Vierte esa mezcla líquida y pálida en el molde que has preparado. Un par de golpes suaves sobre la encimera para liberar alguna burbuja rebelde y al horno.
El tiempo de horneado es de unos 50 o 55 minutos. La superficie se pondrá muy oscura, casi negra en algunas zonas. No te asustes, eso es sabor. Pero lo más importante de todo es que, al mover el molde, el centro debe temblar como un flan. Ese bamboleo es tu señal de victoria. Si sale firme, la has cocido de más.
La parte más difícil de toda la receta es la espera. Déjala enfriar completamente a temperatura ambiente durante varias horas. Verás cómo se desinfla, es normal. Una vez fría, cúbrela y déjala reposar en la nevera, idealmente, toda la noche. La paciencia es el ingrediente final que asienta su textura y profundiza su sabor.
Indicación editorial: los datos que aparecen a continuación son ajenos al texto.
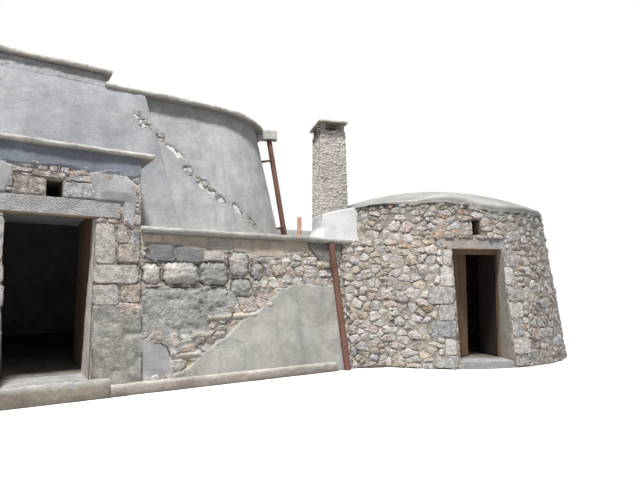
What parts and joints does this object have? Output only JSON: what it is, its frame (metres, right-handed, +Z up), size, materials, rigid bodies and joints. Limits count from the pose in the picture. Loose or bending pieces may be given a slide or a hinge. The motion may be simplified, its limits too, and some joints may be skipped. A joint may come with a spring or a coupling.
{
  "type": "trullo house",
  "caption": "Rendered trullo house with a vaulted room, a stone doorway porch, a walled terrace with a chimney, and a round rubble hut with a plank door.",
  "frame": {"origin": "on the ground under the middle of the main doorway, in the porch's front plane", "axes": "+X to the right along the front, +Y into the house, +Z up"},
  "size_m": [13.4999, 8.5998, 4.3],
  "materials": {
    "lime_render": "rough grey-white lime render with stains",
    "rubble_stone": "rough limestone rubble in lime mortar",
    "dressed_stone": "rough-dressed limestone blocks",
    "coping_stone": "weathered limestone slabs",
    "white_plaster": "limewashed plaster",
    "floor_stone": "worn limestone paving",
    "pipe_paint": "faded brown paint, satin",
    "clay_pipe": "fired clay",
    "old_boards": "weathered brown boards",
    "forged_iron": "dark forged iron"
  },
  "bodies": {
    "house": {"chimney_cap": "coping_stone", "chimney_haunch": "white_plaster", "chimney_posts": "dressed_stone", "chimney_shaft": "rubble_stone", "house_coping_left": "coping_stone", "house_coping_right": "coping_stone", "house_downpipe": "pipe_paint", "house_floor": "floor_stone", "house_front_gable": "lime_render", "house_front_left_pier": "lime_render", "house_front_right_pier": "lime_render", "house_left_flank": "lime_render", "house_rear_wall": "lime_render", "house_right_flank": "lime_render", "house_roof": "white_plaster", "house_vault": "lime_render", "hut_cap": "white_plaster", "hut_dome_left": "rubble_stone", "hut_dome_right": "rubble_stone", "hut_door_frame": "old_boards", "hut_door_pintles": "forged_iron", "hut_floor": "floor_stone", "hut_lintel_left": "dressed_stone", "hut_lintel_right": "dressed_stone", "hut_threshold": "dressed_stone", "hut_wall_left_of_door": "rubble_stone", "hut_wall_over_door": "rubble_stone", "hut_wall_rear_left": "rubble_stone", "hut_wall_rear_right": "rubble_stone", "hut_wall_right_of_door": "rubble_stone", "main_door_pintles": "forged_iron", "parapet": "lime_render", "parapet_coping": "coping_stone", "porch_coping": "coping_stone", "porch_left_pier": "rubble_stone", "porch_lintel": "dressed_stone", "porch_right_pier": "rubble_stone", "porch_upper_wall": "rubble_stone", "roof_spout": "white_plaster", "terrace_block": "rubble_stone", "terrace_coping": "coping_stone", "terrace_downpipe": "pipe_paint", "terrace_footing": "dressed_stone", "terrace_kerb": "white_plaster", "terrace_vent_pipe": "clay_pipe", "threshold": "dressed_stone"},
    "main_leaf": {"main_door_leaf": "old_boards"},
    "hut_left_leaf": {"hut_door_left_leaf": "old_boards"},
    "hut_right_leaf": {"hut_door_right_leaf": "old_boards"}
  },
  "joints": [
    {"name": "main_door_hinge", "type": "hinge", "parent": "house", "child": "main_leaf", "pos_m": [0.5, 0.557, 0], "axis": [0, 0, 1], "range_deg": [0, 90]},
    {"name": "hut_left_leaf_hinge", "type": "hinge", "parent": "house", "child": "hut_left_leaf", "pos_m": [5.37224, -0.48892, 0], "axis": [0, 0, 1], "range_deg": [-20, 64]},
    {"name": "hut_right_leaf_hinge", "type": "hinge", "parent": "house", "child": "hut_right_leaf", "pos_m": [6.19443, -0.85499, 0], "axis": [0, 0, 1], "range_deg": [0, 84]}
  ]
}
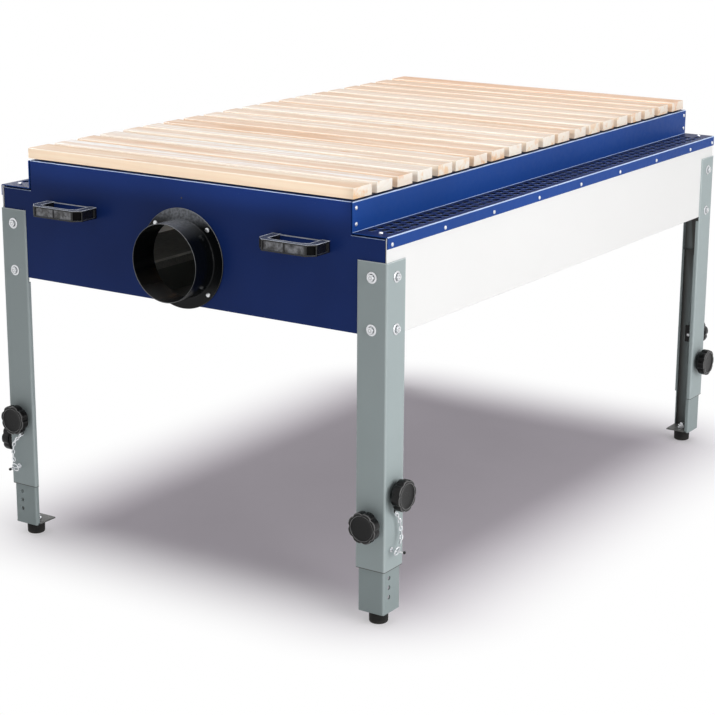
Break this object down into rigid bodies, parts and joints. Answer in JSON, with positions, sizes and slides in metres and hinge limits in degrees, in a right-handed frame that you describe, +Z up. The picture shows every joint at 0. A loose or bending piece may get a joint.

Mis Secretos (Después de Varios Desastres)
He cometido todos los errores posibles para que tú no tengas que hacerlo. El primero y más importante: no le tengas miedo al color. Si tu tarta sale doradita y pálida, no es una tarta de La Viña. Tiene que parecer quemada. Ese tostado es caramelo puro.
Segundo: confía en el tembleque. La primera vez que la hice, pensé que estaba cruda y la dejé diez minutos más. ¡Error! La textura se volvió densa y perdió toda la gracia. Ese centro tembloroso se transformará en pura crema después del reposo en frío. Te lo prometo.
La temperatura ambiente de los ingredientes no es una sugerencia, es una orden. Es la diferencia entre una tarta sedosa y aterciopelada y una con pequeños grumos que te recordarán tu impaciencia en cada bocado.
Y por último, sírvela a temperatura ambiente. Sácala de la nevera una media hora antes de disfrutarla. El frío mata los matices y apelmaza la textura. Verás qué diferencia.
Al final, esta tarta me ha enseñado una lección valiosa. A veces, lo que parece imperfecto, roto o quemado por fuera, esconde la belleza y la cremosidad más increíble en su interior.
No es solo un postre, es una experiencia. Es la historia de un viaje a San Sebastián que ahora puedes recrear y compartir en tu propia cocina, convirtiendo tu casa, por un instante, en el mejor bar de pintxos del mundo.